What constitutes too powerful? Are dependent types too powerful? – More specifics would be good here so that I can reason about your criteria.
This is a great point; To actually talk the same language, we need a base set of primitives involving some syntactic sugar, such that you can learn common constructs once, and not have to learn them a bit differently for each project. I think most time spent learning a new language is mostly about learning all the important libraries in the ecosystem (rayon, rocket.rs, futures-rs, tokio, etc.) that make the language tick.
Sure, but this is about making the language small. That is, relatively few features that are collectively easy to grasp, that interact and compose well, and that provide a common language to talk about the language’s target domain.

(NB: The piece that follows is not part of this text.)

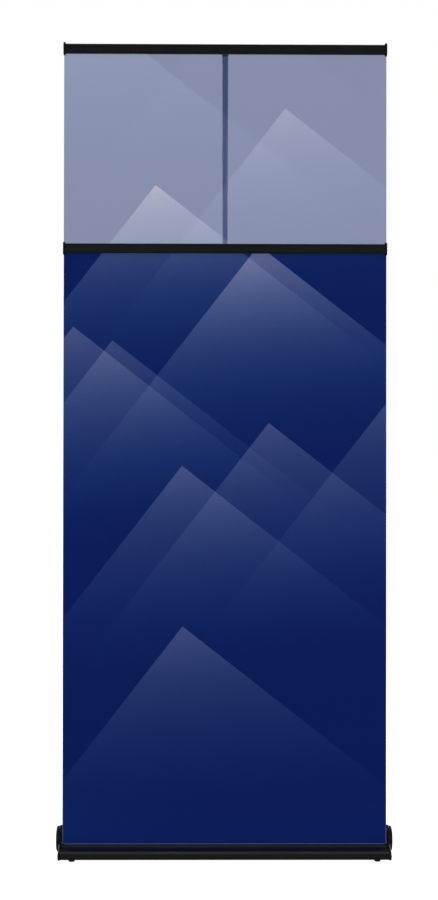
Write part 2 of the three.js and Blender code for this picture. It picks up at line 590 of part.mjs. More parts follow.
const socketBody = poleRod(SOCKET_RADIUS, FLOOR_TOP + GAP, SOCKET_TOP);
const socketCollar = poleTurned([
  [SOCKET_RADIUS - 1, SOCKET_TOP - 3],
  [SOCKET_RADIUS + 1.5, SOCKET_TOP - 3],
  [SOCKET_RADIUS + 1.5, SOCKET_TOP - 1],
  [SOCKET_RADIUS, SOCKET_TOP],
  [SOCKET_RADIUS - 1, SOCKET_TOP],
]);
const socketBore = poleRod(POLE_RADIUS + GAP, SOCKET_FLOOR, SOCKET_TOP + 1);
piece("pole_socket", cut(join(socketBody, socketCollar), socketBore), BLACK_PLASTIC);

const footPlug = join(
  poleRod(POLE_RADIUS, poleFoot, poleFoot + FOOT_PLUG),
  poleRod(POLE_BORE - GAP, poleFoot + FOOT_PLUG - 0.5, poleFoot + 18),
);
piece("pole_foot_plug", footPlug, BLACK_RUBBER);

const jointHalf = FERRULE_FLANGE + GAP;
const lowerTube = poleRing(POLE_RADIUS, POLE_BORE, tubeFoot, POLE_JOINT_HEIGHT - jointHalf);
const middleTube = poleRing(POLE_RADIUS, POLE_BORE, POLE_JOINT_HEIGHT + jointHalf, LOCK_HEIGHT);
piece("pole_lower_tube", lowerTube, SILVER_ANODISED);
piece("pole_middle_tube", middleTube, SILVER_ANODISED);
const ferrule = join(
  poleRod(POLE_BORE - GAP, POLE_JOINT_HEIGHT - FERRULE_REACH, POLE_JOINT_HEIGHT + FERRULE_REACH),
  poleRod(POLE_RADIUS, POLE_JOINT_HEIGHT - FERRULE_FLANGE, POLE_JOINT_HEIGHT + FERRULE_FLANGE),
);
piece("pole_ferrule", ferrule, ZINC_STEEL);

const EYE_RADIUS = PIN_RADIUS + EYE_WALL;
const BRACKET_REACH = POLE_SETBACK / Math.cos(LEAN) - TOP_RAIL_UP * Math.tan(LEAN); // sheet to pole
const HEAD_SEAT = TOP_RAIL_HEIGHT - EYE_HALF - (BRACKET_REACH + EYE_RADIUS) * Math.sin(LEAN) - GAP;
const upperFoot = LOCK_HEIGHT - UPPER_TUBE_OVERLAP;
const upperTop = HEAD_SEAT - HEAD_FLANGE - GAP;
piece("pole_upper_tube", poleRing(UPPER_TUBE_RADIUS, UPPER_BORE, upperFoot, upperTop), SILVER_ANODISED);

const poleHead = poleTurned([
  [0, upperTop - 22],
  [UPPER_BORE - GAP, upperTop - 22],
  [UPPER_BORE - GAP, upperTop + GAP],
  [UPPER_TUBE_RADIUS, upperTop + GAP],
  [UPPER_TUBE_RADIUS + 1, HEAD_SEAT - 1],
  [UPPER_TUBE_RADIUS, HEAD_SEAT],
  [PIN_RADIUS, HEAD_SEAT],
  [PIN_RADIUS, HEAD_SEAT + 2 * EYE_HALF + 2],
  [PIN_RADIUS - 1.2, HEAD_SEAT + 2 * EYE_HALF + 4],
  [0, HEAD_SEAT + 2 * EYE_HALF + 4],
]);
piece("pole_head", poleHead, BLACK_PLASTIC);

const expander = join(
  poleRod(UPPER_BORE - GAP, upperFoot - 2, upperFoot + 20),
  poleRing(POLE_BORE - GAP, 2, upperFoot - 16, upperFoot - GAP),
);
piece("pole_slide_plug", expander, PALE_NYLON);

const NECK_TOP = LOCK_HEIGHT + LOCK_NECK;
const NECK_RADIUS = POLE_RADIUS + 2;
const lockBody = poleTurned([
  [POLE_RADIUS + GAP, LOCK_HEIGHT - 28],
  [POLE_RADIUS + 2.5, LOCK_HEIGHT - 28],
  [POLE_RADIUS + 4.5, LOCK_HEIGHT - 22],
  [POLE_RADIUS + 4.5, LOCK_HEIGHT + 2],
  [NECK_RADIUS, LOCK_HEIGHT + 2],
  [NECK_RADIUS, NECK_TOP],
  [UPPER_TUBE_RADIUS + RUNNING_GAP, NECK_TOP],
  [UPPER_TUBE_RADIUS + RUNNING_GAP, LOCK_HEIGHT + GAP],
  [POLE_RADIUS + GAP, LOCK_HEIGHT + GAP],
]);
piece("lock_collar", lockBody, BLACK_PLASTIC);

/** The twist nut over the collar's neck, with grip flutes round it. */
function lockNut() {
  const low = LOCK_HEIGHT + 2 + GAP;
  const high = low + LOCK_NUT_HEIGHT;
  const outer = POLE_RADIUS + 5.5;
  const inner = NECK_RADIUS + RUNNING_GAP;
  const bore = UPPER_TUBE_RADIUS + RUNNING_GAP;
  const body = poleTurned([
    [inner, low],
    [outer, low],
    [outer, high - 8],
    [bore + 2.5, high],
    [bore, high],
    [bore, NECK_TOP + GAP],
    [inner, NECK_TOP + GAP],
  ]);
  const flutes = Array.from({ length: FLUTES }, (_, i) => {
    const angle = (i / FLUTES) * 2 * Math.PI;
    const reach = outer + 0.8;
    return rodZ(1.6, low - 1, high - 6, reach * Math.cos(angle), POLE_Y + reach * Math.sin(angle), 6);
  });
  return cut(body, ...flutes);
}
piece("lock_nut", lockNut(), BLACK_PLASTIC);

/** The bracket in the top rail's T-slot, with an arm back to an eye that drops over the pole's spigot. */
function railBracket() {
  const insideDepth = RAIL_BACK - RAIL_WALL - GAP;
  const nut = block(-20, 20, CLAMP_FACE + RAIL_WALL + 1, insideDepth, -7, 7);
  const neck = block(-12, 12, insideDepth - 0.5, RAIL_BACK + 1, GAP - RAIL_SLOT / 2, RAIL_SLOT / 2 - GAP);
  const plate = block(-16, 16, RAIL_BACK + GAP, RAIL_BACK + 3, -9, 9);
  const arm = block(-6, 6, RAIL_BACK + 2, BRACKET_REACH, -EYE_HALF, EYE_HALF);
  const eye = rodZ(EYE_RADIUS, -EYE_HALF, EYE_HALF, 0, BRACKET_REACH, POLE_SIDES);
  const bore = rodZ(PIN_RADIUS + 0.5, -EYE_HALF - 1, EYE_HALF + 1, 0, BRACKET_REACH, POLE_SIDES);
  return cut(join(nut, neck, plate, arm, eye), bore);
}
piece("rail_bracket", placed(railBracket(), TOP_RAIL_UP), ZINC_STEEL, leaning);

export default stand;
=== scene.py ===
"""Looks for a two-tier roll-up banner stand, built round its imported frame.

Every piece is modelled in metres in the frame's own axes: +X to the right seen from the front, +Z up, and the
banner faces -Y. The rails and sheets lean back a little, from the cassette at the floor to the pole's head.
"""

from __future__ import annotations

import logging
import math
from dataclasses import dataclass
from enum import Enum
from typing import Any, Callable, Iterable, Sequence

import bmesh
import bpy
from mathutils import Matrix, Vector
from mathutils.geometry import interpolate_bezier


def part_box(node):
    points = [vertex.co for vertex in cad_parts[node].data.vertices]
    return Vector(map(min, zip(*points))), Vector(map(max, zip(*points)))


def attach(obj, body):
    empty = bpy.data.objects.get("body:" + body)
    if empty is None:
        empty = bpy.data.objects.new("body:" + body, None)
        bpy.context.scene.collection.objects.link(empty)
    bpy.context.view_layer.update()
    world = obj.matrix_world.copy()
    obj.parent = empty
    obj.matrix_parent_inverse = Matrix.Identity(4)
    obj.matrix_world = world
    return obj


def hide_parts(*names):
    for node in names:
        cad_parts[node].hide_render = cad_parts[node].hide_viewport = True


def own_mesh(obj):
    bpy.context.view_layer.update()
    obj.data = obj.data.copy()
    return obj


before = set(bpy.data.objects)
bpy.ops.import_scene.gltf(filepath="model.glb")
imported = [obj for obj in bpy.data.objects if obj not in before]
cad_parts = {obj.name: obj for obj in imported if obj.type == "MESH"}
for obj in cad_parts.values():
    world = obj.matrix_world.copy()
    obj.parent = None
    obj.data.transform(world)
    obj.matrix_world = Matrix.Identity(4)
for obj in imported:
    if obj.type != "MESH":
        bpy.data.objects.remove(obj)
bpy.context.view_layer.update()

log = logging.getLogger("banner_stand")

Point = tuple[float, float]
Colour = tuple[float, float, float]
Socket = bpy.types.NodeSocket
MM = 0.001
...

That is, the guideline should not be whether a feature adds more value than its costs- that makes it all too easy to ratchet the language larger and larger each time we find a new shiny bauble. The guideline should be “perfection is attained, not when there is nothing more to add, but when there is nothing more to take away.” We should be okay with limiting expressive power when that power makes comprehension (by humans or the compiler) more difficult- e.g. HKT and inference, dependent types and type checking, lisp macros and control flow.
This is, of course, still relatively vague, but that’s okay. I think it’s fairly obvious in a lot of cases (goto, lisp macros), less obvious in others (HKTs vs GATs, async/await vs effects), but it’s a way of thinking that we should strive for.
They are arguing for addig fewer arbitrary features to the language, so that it doesn’t become a huge, impossible-to-understand frankenstein of everyone’s favorite (other) languages.